The debate, which lasted about an hour and was broadcast live on Facebook and Youtube on TV 247, had as a hook the success of the Marvel film Black Panther, released as Pantera Negra in Brazil, but also dealt with artivism, black under-representation in film and audio-visual production with American and Brazilian parallels.
“In the US in the 1970s, the Black Panther Party supported an independent and film-making movement led by director Melvin Van Peebles, who was in charge of the 1971 film Sweet Sweetback’s Baadasssss Song. Melvin launches a manifesto with the recipe for what he believed to be the cinema for blacks: 1 – To make a cinema about the real black and so that the black spectator finishes the movie proud 2 – The movie has to entertain like the devil 3 – Cinema is business, therefore, it has to make money. “Black Panther 2018 follows these principles rigidly and maybe that’s why it’s a success,” Viviane said.
In analyzing more specifically Brazilian productions, Sidney was blunt: “Brazilian cinema and audio-visuals are the most racist in the world because they do not take into account their ethnic and cultural diversity.” The success of the film Black Panther shows that despite all the problems of this type of representation, we are in need of new forms and approaches.”
It was a nice chat and, for those who like debates about cinema cultural industry, it’s a must.
Actor Érico Brás talks about racial inequality in the artistic world: ‘Blacks are sponsoring white films that they are outside of’
By Vinícius Carvalho
The actors Érico Brás and Adriana Lessa were on the Rádio Jovem Pan Radio Show on Monday (02) and talked about various subjects.
Érico was asked about social inequality in the artistic world. “We still need to move forward a lot. We live in a racist country that does not want to consider itself racist. This is a big problem. This disrupts the economy and a number of things in our country. Brazilian TV has been moving towards a breakthrough, the result of a series of struggles of the movimento negro (black movement) and other social movements. But I think we still lack space, because we are the majority of the population,” he opined.
“For example, Ancine (Agência Nacional do Cinema – Nacional Agency of Cinema) has now released the result of the edicts, and 98% of the films produced in Brazil are made by whites, and this comes in a great contradiction, because if the majority of the Brazilian population is black that pays the taxes and Ancine makes films with public money, blacks are sponsoring films of whites that they are outside of.
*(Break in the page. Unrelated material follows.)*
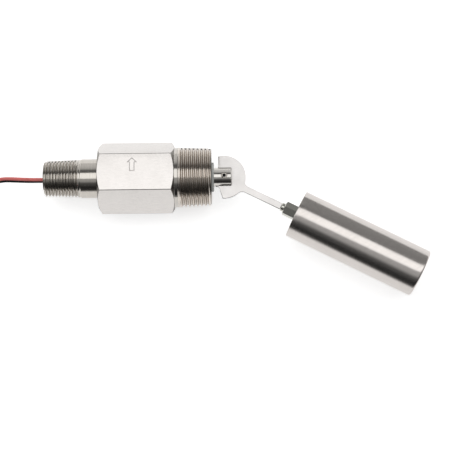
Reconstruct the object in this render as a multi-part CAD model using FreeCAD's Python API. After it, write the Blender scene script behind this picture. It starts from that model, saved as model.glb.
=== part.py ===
"""Float level switch: a hexagon body screwed into a tank wall, a hinged arm with a float, and
inside the body a magnet lever that works a snap switch.  Millimetres.

+X runs from the conduit end to the float, +Z is the way the arrow points, and the arm swings
about Y.  The origin is on the body's axis, at the hexagon's shoulder on the process side.
"""
import FreeCAD, Part
import math
import os
from FreeCAD import Vector

# ---------------------------------------------------------------- driving dimensions
# hexagon body
hex_across_flats = 34.925
hex_length = 42.1
hex_end_circle = 34.2          # diameter where the turned chamfer meets the end face
hex_chamfer_angle = 30.0       # from the end face
# pipe threads, tapered on the diameter
thread_taper = 1 / 16
thread_depth_ratio = 0.62      # depth of a groove, in pitches
thread_root_ratio = 0.08       # flat at the root, in pitches
thread_flank_angle = 30.0
# process thread
process_land_diameter = 33.4
process_land_length = 1.95
process_thread_length = 18.3
process_pitch = 2.2087
process_small_diameter = 32.59
# conduit nipple
shank_diameter = 21.8
shank_length = 9.9
conduit_thread_length = 20.4
conduit_pitch = 1.8143
conduit_small_diameter = 20.0
nipple_bore = 15.8
nipple_bore_depth = 20.6
wire_passage = 9.0
spigot_length = 7.0
# switch chamber in the body
chamber_diameter = 20.0
end_wall = 4.2
spigot_clearance = 0.02
seal_section = 1.4
seal_from_shoulder = 2.4
liner_thickness = 0.5
liner_floor_gap = 13.3
liner_clearance = 0.1
# up arrow engraved on the flat that faces -Y
arrow_height = 7.5
arrow_head_width = 5.8
arrow_head_height = 2.7
arrow_shaft_width = 2.9
arrow_line = 0.42
arrow_depth = 0.3
arrow_tip_above_centre = 7.8
arrow_from_middle = -1.7        # along X, from the hexagon's middle
# collar, neck and its slot
collar_diameter = 16.3
collar_thickness = 1.3
neck_diameter = 10.65
neck_length = 9.8
neck_chamfer = 0.35
tail_diameter = 8.0
slot_width = 3.2
# pivot
pivot_from_neck_end = 4.1
pin_diameter = 2.7
pin_bore = 1.7
pin_split = 0.45
pin_split_angle = 45.0         # below the conduit side
pin_recess = 0.35
pin_countersink = 3.6
washer_diameter = 6.4
washer_thickness = 0.5
running_clearance = 0.05       # radial, moving part on a pin
assembly_clearance = 0.05      # radial, fixed part on a pin
# float arm
arm_droop = 27.0               # below horizontal, at the lower stop
arm_travel = 13.0              # from the lower stop to the upper stop
plate_thickness = 1.6
plate_radius = 12.0
plate_back = 3.3               # upper back edge, behind the pivot
plate_lower_back = 4.27        # lower back edge, square from the pivot
plate_lower_back_angle = 16.0
stop_clearance = 0.1
heel_below_neck = 0.1
strip_width = 3.6
strip_offset = 0.85            # strip's middle line below the pivot
strip_upper_fillet = 2.5
strip_lower_fillet = 3.6
strip_in_socket = 5.4
strip_clearance = 0.03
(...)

It’s wrong,” he said.
“There is a great vacuum in the productions of the Brazilian audiovisual, in the theater too, right? Because, really, the big producers are not black. We need to change even more and accelerate this process of change because it is a fact,” he concluded. Adriana Lessa agreed with her colleague.
Source: TV Foco, Brasil 247
I’m so glad to see these film professionals and artists discussing this topic. Visual representation has profound social, political, economic, psychological, and cultural impacts, and the continuing comparative erasure, relative to their numbers in Brazil, and stereotyping of Afro-Brazilians affects not only Afro-Brazilians’ and Brazilians’ sense of themselves and their country and society, but it also shapes the perceptions of people around the globe whose ideas about Brazil result in part from the images they–we–see and internalize.
One new and telling thing this article taught me that I did not know was how public money subsidizes Brazil’s film industry. I haven’t read a lot about it but I don’t think I’d ever seen this mentioned before. I hope O Movimento Negro and these activists and artivists can advance their goals in cinema, on TV and streaming channels, on the radio, and online, and I look forward to seeing the work they produce.
This was really informative about the film and arts side of Brazil. Its a shame the Afro-Brazilian film producers only see a fraction of success. Again, I must reiterate the saying and that is we must get our own there’s too many Afro-Brazilians that’s a lot of money (Reais) to create our own empires around Brazil and establish economic power.